El pasado 27 de mayo volvió a abrir sus puertas, después de casi diez años de obras, el mercado dominical de libros de Sant Antoni de Barcelona, que el escritor Miqui Otero definió en su pregón inaugural como “uno de esos triángulos musicales que enarbola aquel músico despistado en una esquina de la sinfónica; no es el protagonista de la orquesta, pero sí lo es porque solo lo toca cuando se avecina el ritmo y llega el clímax”.
Ese triángulo encajonado entre los barrios de Poble Sec (donde se crió Joan Manuel Serrat), el Raval (el antiguo arrabal, hoy parcialmente gentrificado) y el Eixample (la cuadrícula que desde mediados del siglo XIX ordena el espacio urbano barcelonés y se ha convertido en modelo internacional) ha latido siempre de lunes a sábado con su mercado de alimentos y los domingos con el de libros. Pero a partir de ahora lo hará de un modo distinto, porque la reforma del tradicional mercado se ha reforzado con la de las manzanas en que se inscribe.
Si antes los coches pasaban por las calles que lo rodean y aparcaban en ellas, ahora ya no pueden hacerlo. En esos cinco mil metros cuadrados de espacio público los protagonistas son los peatones, los bancos donde sentarse, los niños en bicicleta, las terrazas de los bares y los jardines.
La de Sant Antoni es la tercera supermanzana de Barcelona. La pionera fue la del barrio de Gracia, de 2006. La segunda fue la del Poblenou, creada hace dos años. Ambas despertaron el habitual temor de los vecinos a los cambios, pero pronto fueron aceptadas como lo que son: adaptaciones lógicas de la ciudad a la conciencia ecológica y al sentido común del siglo XXI (como ha reconocido la reciente Mención en el Premio Europeo del Espacio Público Urbano 2018).
Por eso Winnie Hu se preguntaba en este mismo diario, a fines de 2016, qué puede aprender Nueva York de las supermanzanas de Barcelona. Cualquiera que pasee ahora por ellas puede comprobar que poner mesas de picnic, espacios verdes y parques infantiles donde antes había coches aparcados, asfalto vacío y vehículos en movimiento ha bajado exponencialmente tanto la contaminación del aire como la acústica, ha aumentado la seguridad de los peatones, ha multiplicado —en fin— la calidad de vida.

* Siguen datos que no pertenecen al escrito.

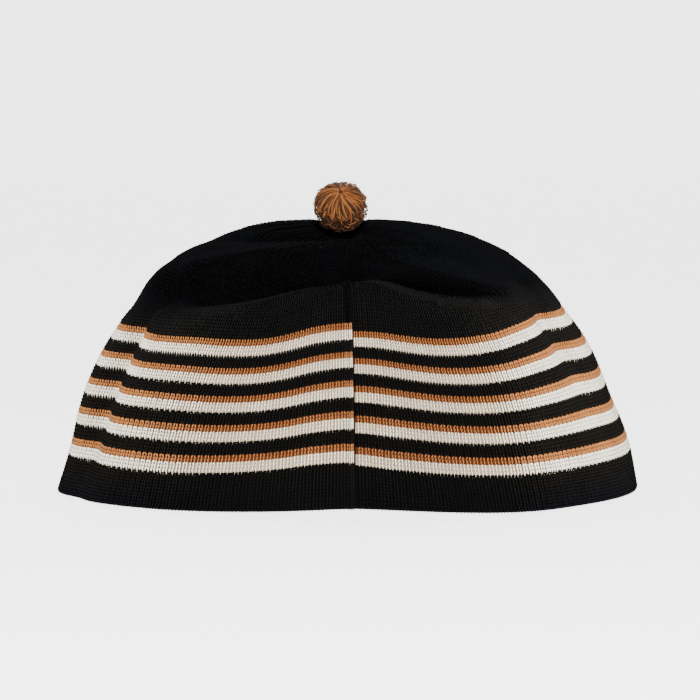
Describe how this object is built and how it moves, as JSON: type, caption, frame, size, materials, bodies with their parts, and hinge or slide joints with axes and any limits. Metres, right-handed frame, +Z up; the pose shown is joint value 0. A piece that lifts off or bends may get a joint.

La reinterpretación radical del Plan Cerdà, en clave de conjuntos de manzanas convertidos en unidades jardín, que proyectó hace treinta años el ecólogo urbano Salvador Rueda, probablemente se convierta en un modelo de intervención urbana para otras metrópolis del mundo. Después de la cuadrícula del siglo XIX, Barcelona no volvió a inspirar transformaciones hasta los años noventa del siglo pasado, cuando las obras en el litoral a causa de los Juegos Olímpicos fueron la referencia de la marina de Sídney o de Puerto Madero en Buenos Aires.
Aunque, en el caso de las supermanzanas actuales, las zonas remodeladas no forman parte de la topografía turística, el reto no es solo que no promuevan la especulación y la subida de los precios de la vivienda, sino que sus ventajas para el ocio no sean vampirizadas por restaurantes, hoteles y otros agentes del turismo.
En un contexto difícil, en que la afluencia internacional se ha resentido por la amenaza terrorista y la inestabilidad política, la voluntad de que la ciudad sea recorrida sobre todo en bicicleta y en transporte público no debe eclipsar la de generar un equilibrio feliz entre locales y visitantes.
Barcelona será un laboratorio de la sostenibilidad del futuro si logra que todos los precios, tanto los de la salud como los de la convivencia, tanto los simbólicos como los de los bienes de consumo, sean justos.
Como dijo Platón, la ciudad justa es aquella que sabe equilibrar su inteligencia, su carácter y sus deseos. Hoy podríamos decir que las urbes que aspiran a ser justas deben equilibrar su diseño, su marca y su dimensión emocional.